1. Field of the Invention
The present application relates generally to substrates that facilitate the administration of stem cells to target tissues in the context of stem cell therapy as well as to tools for manipulating and implanting such substrates into a target tissue.
2. Description of the Related Art
The scope of human disease that involves loss of or damage to cells is vast and includes, but is not limited to, ocular disease, neurodegenerative disease, endocrine diseases, cancers, and cardiovascular disease. Cellular therapy involves the use of cells, and in some cases stem cells to treat diseased or damaged tissues. It is rapidly coming to the forefront of technologies that are poised to treat many diseases, in particular those that affect individuals who are non-responsive to traditional pharmacologic therapies.
In fact, many diseases that are candidates for application of cellular therapy are not fatal, but involve loss of normal physiological function. For example, ocular diseases often involve functional degeneration of various ocular tissues which affects the vision, and thus the quality of life of numerous individuals.
The mammalian eye is a specialized sensory organ capable of converting incoming photons focused by anterior optics (cornea and lens) into a neurochemical signal. This process of phototransduction allows for sight by sending action potentials to higher cortical centers via the optic nerve. The retina of the eye comprises photoreceptors that are sensitive to various levels of light and interneurons that relay signals from the photoreceptors to the retinal ganglion cells.
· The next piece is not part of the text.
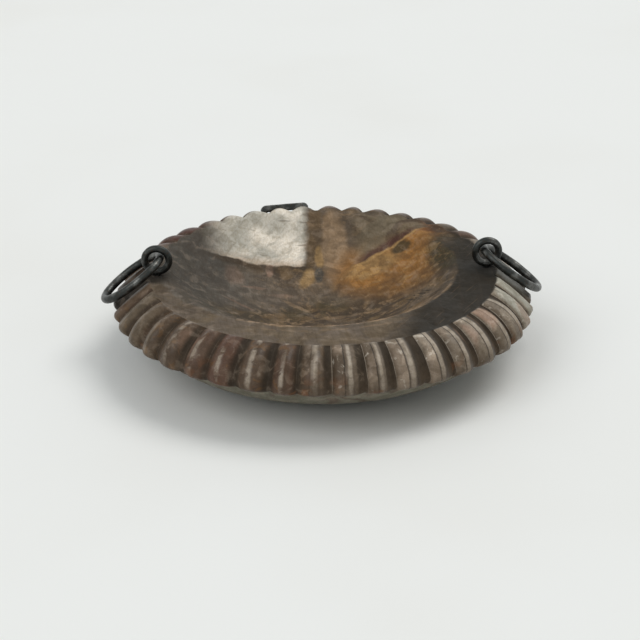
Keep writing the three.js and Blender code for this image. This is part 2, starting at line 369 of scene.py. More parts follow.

These photoreceptors are the most metabolically active cells in the eye (if not the body), and are supported metabolically and functionally by retinal pigmented epithelial cells (RPE). These RPE are positioned in a monolayer in the eye and are critical to vision.
Numerous pathologies can compromise or entirely eliminate an individual's ability to perceive visual images, including trauma to the eye, infection, degeneration, vascular irregularities, and inflammatory problems. The central portion of the retina is known as the macula, which is responsible for central vision, fine visualization and color differentiation. The function of the macula may be adversely affected by age related macular degeneration (wet or dry), diabetic macular edema, idiopathic choroidal neovascularization, high myopia macular degeneration, or advanced retinitis pigmentosa, among other pathologies.
Age related macular degeneration typically causes a loss of vision in the center of the visual field. Macular degeneration occurs in “wet” and “dry” forms. Taken together, these diseases affect approximately 1.75 million people in the U.S alone. The prevalence of those blinded by AMD is expected to increase to over 2.95 million by 2020. (See e.g., Friedman, D S et al. Prevalence of age-related macular degeneration in the United States. Arch Ophthalmol 2004; 122:564-72.) In the dry form, cellular debris (drusen) accumulates between the retina and the choroid, the blood supply of the outer retina, due to the inability of diseased RPE cells of phagocytosing photoreceptor (PR) shed outer disc segments. Resulting hardened lipids (lipofuscin) impede the reciprocal exchange of nutrients and waste products between the retina and choroid, and lead to PR death. In the more severe wet form, newly formed blood vessels from the choroid infiltrate the space behind the macula. The walls of these newly formed vessels are mechanically weak, and extremely susceptible to rupture. Hemorrhage usually results in loss of vision extremely quickly compared with dry AMD. In conjunction with the loss of functional cells in the eye, the newly formed blood vessels are fragile and often leak blood and interstitial fluid, which can further damage the macula.
While diseases that cause damage to specific cells or tissues are clear candidates for cellular therapy, there remains a need in the art for methods, substrates, and tools to improve the efficacy of cellular therapy.